Alison Clifford is an artist working with new media based in Glasgow, Scotland. She is currently studying for a PhD (practice-based) at Glasgow School of Art. Prior to this she gained a master’s in digital art from the Audiovisual Institute of the University of Pompeu Fabra, Barcelona, and an MA (Hons) in English literature from the University of Edinburgh.

Her artwork has been exhibited in various new media festivals, including: GA2010, Generative Art Conference, Milan (2010); FILE Symposium Rio 2008 — Oi Futuro, Brazil (2008); VAD International Video and Digital Arts Festival, Girona (2006); Zebra Poetry Film Award, Berlin (2006); FILE — Electronic Language International Festival, Sao Paulo, Brazil (2004); ArtFutura, Barcelona, Spain (2001); and the 29th edition of the International Competition of Electroacoustic and Sonic Art, Bourges, France (2002).

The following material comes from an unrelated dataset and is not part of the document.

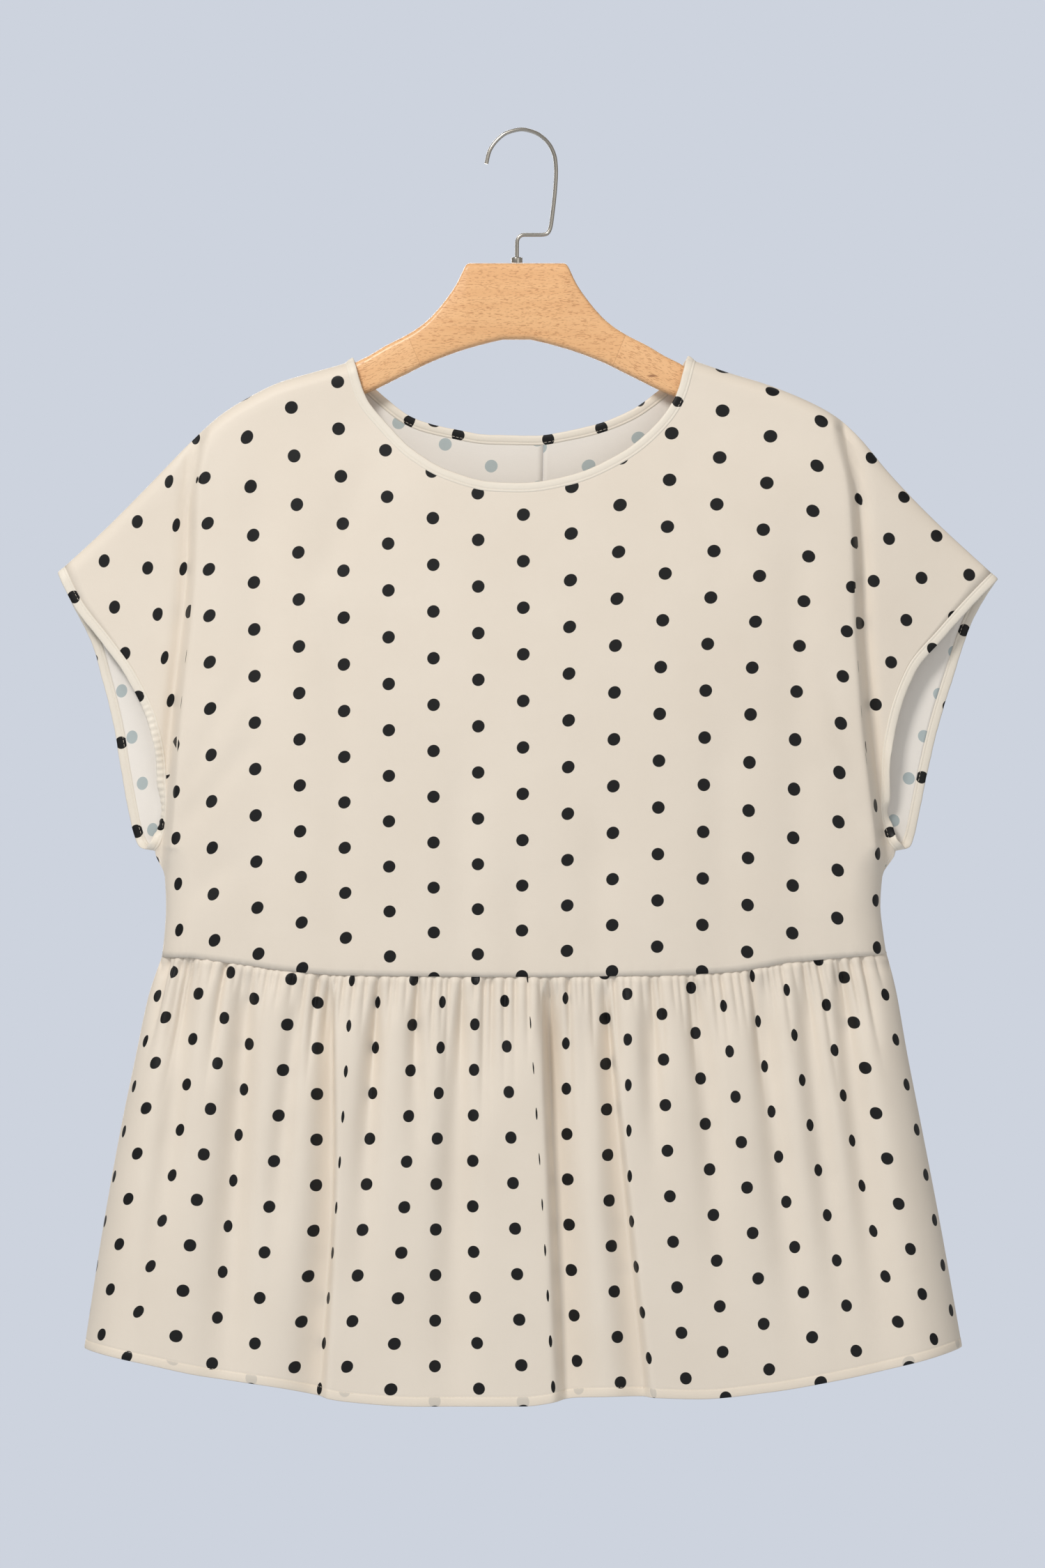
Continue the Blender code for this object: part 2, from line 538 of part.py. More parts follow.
def fold_depth(x, share, face):
    """How deep the large folds press the peplum in at one point."""
    depth = 0.0
    for row in FOLDS:
        fold = dict(zip(FOLD_COLUMNS, row))
        if fold["face"] != face:
            continue
        places = [fold["seam_x"], fold["middle_x"], fold["hem_x"]]
        middle = between([0.0, FOLD_MIDDLE_SHARE, 1.0], places, share)
        half = fold["seam_half"] + (fold["hem_half"] - fold["seam_half"]) * share
        length = smooth(share, -0.06, 0.16) * (1 - smooth(share, fold["reach"] * 0.4, fold["reach"] * 1.1))
        depth += fold["depth"] * length * exp(-((x - middle) / half) ** 2)
    return depth


def peplum(name, face, waist, finish):
    """A gathered peplum: small gathers at the seam that run out into the large folds."""
    count = 2 * GATHERS
    gathered = [n / count + GATHER_DRIFT * sin(1.7 * n) / count * (0 < n < count) for n in range(count + 1)]
    rows = []
    outward = []
    for share in PEPLUM_FINE_ROWS + PEPLUM_ROWS:
        fine = share in PEPLUM_FINE_ROWS
        places = gathered if fine else gathered[::2]
        height = GATHER_DEPTH * (1 - smooth(share, 0.0, 0.11))
        row = []
        ways = []
        for n, (point, away) in enumerate(peplum_section(share, face, places)):
            swells = fine and 0 < n < len(places) - 1
            swell = height * (0.75 + 0.25 * sin(2.1 * n)) * (1 if n % 2 else -1) * swells
            point = point + away * (swell - fold_depth(point.x, share, face))
            out = point.x / PEPLUM.at("right", share)
            seam_z = seam_height(waist, out * PEPLUM.at("right", 0)) - GAP
            point.z = seam_z + (HEM.at("z", out * PEPLUM.at("right", 1)) - seam_z) * share
            row.append(point)
            ways.append(away)
        rows.append(row)
        outward.append(ways)
    normals = skin_normals(rows, face)
    normals[0] = [without(normal, 2) for normal in normals[0]]
    for row, line in zip(rows, normals):
        for c in (0, -1):
            line[c] = without(line[c], 1)
    return wall(name, rows, normals, finish)


def hanger_arms(finish):
    """The bent wooden arms: rounded sections set square to the way the wood runs."""
    maker = bmesh.new()
    rings = []
    stations = [-out for out in HANGER_STATIONS[:0:-1]] + list(HANGER_STATIONS)
    for out in stations:
        top, foot = HANGER_TOP.at("z", abs(out)), HANGER_FOOT.at("z", abs(out))
        thin = HANGER_HALF_THICK - 1.5 * smooth(abs(out), 190, 221)
        corner = min(HANGER_CORNER, (top - foot) / 2 - 0.2, thin - 0.4)
        ring = []
        for quarter, (across, up) in enumerate(((1, 1), (-1, 1), (-1, -1), (1, -1))):
            centre_y = across * (thin - corner)
            centre_z = (top - corner) if up > 0 else (foot + corner)
            for step in range(3):
                angle = radians(90 * quarter + 45 * step)
                ring.append(maker.verts.new(Vector((HANGER_X + out, centre_y + corner * cos(angle),
                                                    centre_z + corner * sin(angle))) * MM))
        rings.append(ring)
    for ring, following in zip(rings, rings[1:]):
        stitch(maker, ring + ring[:1], following + following[:1])
    maker.faces.new(rings[0])
    maker.faces.new(rings[-1])
    return place("hanger_arms", maker, finish)


def hook(finish):
    """The bent wire, as a tube along its route."""
    curve = bpy.data.curves.new("hanger_hook", "CURVE")
    curve.dimensions = "3D"
    curve.bevel_depth = WIRE_RADIUS * MM
    curve.bevel_resolution = 2
    curve.use_fill_caps = True
    spline = curve.splines.new("POLY")
    route = Edge(HOOK_ROUTE)
    spline.points.add(WIRE_STEPS)
    for n in range(WIRE_STEPS + 1):
        x, z = route.at(n / WIRE_STEPS)
        spline.points[n].co = (x * MM, 0, z * MM, 1)
    curve.materials.append(finish)
    thing = bpy.data.objects.new("hanger_hook", curve)
    bpy.context.collection.objects.link(thing)
    return thing


def ferrule(finish):
    maker = bmesh.new()
    bmesh.ops.create_cone(maker, cap_ends=True, segments=20, radius1=FERRULE_RADIUS * MM,
                          radius2=FERRULE_RADIUS * MM, depth=FERRULE_HEIGHT * MM)
    rims = [edge for edge in maker.edges if len({round(vert.co.z, 6) for vert in edge.verts}) == 1]
    bmesh.ops.bevel(maker, geom=rims, offset=0.5 * MM, segments=1, affect="EDGES")
    thing = place("hanger_ferrule", maker, finish)
    thing.location = Vector((SHANK_X, 0, FERRULE_TOP_Z - FERRULE_HEIGHT / 2)) * MM
    return thing


def main():
    for thing in list(bpy.data.objects):
        bpy.data.objects.remove(thing, do_unlink=True)
    satin = material("cream satin", (0.80, 0.73, 0.64), 0.5)
    bound = material("cream binding", (0.86, 0.80, 0.70), 0.5)
    beech = material("beech", (0.76, 0.45, 0.23), 0.45)
    steel = material("brushed steel", (0.55, 0.53, 0.50), 0.35, 1.0)

    sides = {(face, side): outer_columns(side, face, foot)
             for face in (FRONT, BACK) for side, foot in (("left", -NECK_FOOT), ("right", NECK_FOOT))}
    shares = [share / 2 for share in NECK_SHARES] + [1 - share / 2 for share in NECK_SHARES[-2::-1]]
    front_neck = neck_columns(NECK_FRONT, -NECK_FOOT, NECK_FOOT, shares)[1:-1]
    left_neck = neck_columns(NECK_BACK_LEFT, -NECK_FOOT, BACK_SEAM_FOOT, NECK_SHARES)[1:]
    right_neck = neck_columns(NECK_BACK_RIGHT, NECK_FOOT, BACK_SEAM_FOOT, NECK_SHARES)[1:][::-1]
    front = bodice_panel("bodice_front", FRONT, sides[FRONT, "left"], sides[FRONT, "right"], front_neck,
                         satin)
    back_left = bodice_panel("bodice_back_left", BACK, sides[BACK, "left"], [], left_neck, satin)
    back_right = bodice_panel("bodice_back_right", BACK, [], sides[BACK, "right"], right_neck, satin)

    middle = len(front[0][0]) // 2
    last_right = len(back_right[0][0]) - 1
    front_left = neck_stations(front, range(NECK_COLUMN, middle + 1))
    front_right = neck_stations(front, range(2 * middle - NECK_COLUMN, middle - 1, -1))
    rear_left = neck_stations(back_left, range(NECK_COLUMN, len(back_left[0][0])))
    rear_right = neck_stations(back_right, range(last_right - NECK_COLUMN, -1, -1))
    neck = [join_ends(front_left[0], rear_left[0])] + front_left[1:-1]
    neck += [join_ends(front_left[-1], front_right[-1])] + front_right[-2:0:-1]
    neck += [join_ends(front_right[0], rear_right[0])] + rear_right[1:-1]
    neck += [join_ends(rear_right[-1], rear_left[-1])] + rear_left[-2:0:-1]
    binding("neck_binding", neck, bound)

    for side, back, column, inner in (("left", back_left, 0, 1), ("right", back_right, -1, -2)):
        fore, rear = armhole_stations(front, column, inner), armhole_stations(back, column, inner)
        ring = [join_ends(fore[0], rear[0])] + fore[1:-1] + [join_ends(fore[-1], rear[-1])] + rear[-2:0:-1]
        binding("armhole_binding_" + side, ring, bound)

    peplum("peplum_front", FRONT, front[0][-1], satin)
    peplum("peplum_back", BACK, back_left[0][-1] + back_right[0][-1], satin)
    hanger_arms(beech)
    ferrule(steel)
    hook(steel)


main()
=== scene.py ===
"""Looks of the babydoll blouse on its wooden hanger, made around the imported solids.

The frame is metres with +Z up. The blouse faces -Y and +X is the viewer's right.
Sizes and tables below are in millimetres, and MM turns them into metres.
"""

from bisect import bisect_left, bisect_right
from math import cos, exp, pi, radians, sin, sqrt, tanh
import random

import bmesh
import bpy
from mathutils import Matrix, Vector


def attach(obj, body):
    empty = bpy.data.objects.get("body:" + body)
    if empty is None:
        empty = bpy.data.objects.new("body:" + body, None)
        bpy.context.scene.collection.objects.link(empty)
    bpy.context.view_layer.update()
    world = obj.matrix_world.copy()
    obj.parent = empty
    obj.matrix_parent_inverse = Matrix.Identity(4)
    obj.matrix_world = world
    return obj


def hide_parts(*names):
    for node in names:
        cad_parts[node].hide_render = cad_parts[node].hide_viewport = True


MM = 0.001
FRONT, BACK = -1, 1         # sign of Y on the two faces of the blouse
SHEET = 0.6                 # thickness of one layer of satin
SEAM_GAP = 0.1              # between two layers at a seam

SEAM_FLAT_HALF = 215.0      # half of the shoulder that lies straight over the hanger
SLEEVE_TIP_HALF = 340.0     # middle to sleeve tip
SLEEVE_SET_BACK = 12.0      # how far behind the hanger the sleeve tips droop
SLEEVE_OUT = {FRONT: 5.0, BACK: 8.5}    # how far each layer of a sleeve stands from its seam
ARCH_RADIUS = 10.5          # cloth turning over the hanger's top edge
FOLD_WIDTH = 8.5            # the body's edge fold, from its ridge to its trough
FOLD_DIP = {FRONT: 3.8, BACK: 2.0}      # extra depth of that trough
FOLD_DIP_HALF = 5.0
SEAM_DIP, SEAM_DIP_HALF = 0.3, 1.4      # how the waist seam draws the cloth in
RIPPLE_DEPTH, RIPPLE_REACH = 0.22, 9.0  # the bodice's ripples above it
CENTRE_DIP_HALF = 0.9       # half width of the dip at the centre-back seam
CREASE_FADE = 60            # run over which an upright crease starts and ends
DRAG_END = 15               # the same for a drag line
UNDERARM_OUT = 0.3          # how far the binding's turn stands off at the underarm
SIDE_RADIUS = 24.0          # round of the side seams, measured across
BULGE = 0.8                 # power that shapes a body's round from its middle to its edge
HEM_SIDE_REACH = 14.0       # how much wider the side's round is at the hem than at the waist
SECTION_SAMPLES = 240       # steps that measure a peplum level along its curve

# Rows and columns of the bodice's cloth. Each step of the solids' own is cut into FINE.
FINE = 6
ARCH_STEPS = 10
SIDE_ROWS = (-336, -353, -372, -392, -414, -438, -463, -485, -501, -511, -516.5, -538, -565, -592)
UNDERARM_ROW = ARCH_STEPS + FINE * (1 + SIDE_ROWS.index(-516.5))
NECK_SHARES = (0.0, 0.005, 0.018, 0.039, 0.065, 0.13, 0.23, 0.36, 0.5, 0.66, 0.83, 1.0)
TROUGH_TOP, RIDGE_TOP, SHOULDER_TOP = 232.5, 224.0, 212.0
SLEEVE_COLUMNS, FOLD_COLUMNS_OVER, RIDGE_COLUMNS, SHOULDER_COLUMNS = 18, 12, 10, 20
NECK_FOOT = 190             # foot of the columns that start at the neck points
RIDGE_FOOT, SHOULDER_FOOT = 252, 238    # feet of the ridge and shoulder columns
SHOULDER_LEVEL = 0.55       # how nearly the shoulder column's rows are level with the side rows
TIP_SLANT = 0.89            # height lost along the slanted sleeve edge, of each step down it
BACK_SEAM_FOOT = 9          # foot of the centre-back seam
NECK_COLUMN = SLEEVE_COLUMNS + FOLD_COLUMNS_OVER + RIDGE_COLUMNS + SHOULDER_COLUMNS

PEPLUM_COLUMNS = 640
PEPLUM_LENGTH = 300.0       # its drop, which turns the distances below into shares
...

She has received a number of awards; in 1999 she received a Creative Scholarship from the PHONOS Foundation (Barcelona) for the production of “[citizen],” an interactive multimedia artwork created in collaboration with the Japanese composer Teruyoshi Kamiya. In 2005 she was awarded an Alt-W Production Award for “The Sweet Old Etcetera,” an interactive web project based on the poetry of e.e. cummings. The project was later nominated for a Bafta Scotland Award for interactive media in 2006.

She lectures in digital art at the University of the West of Scotland.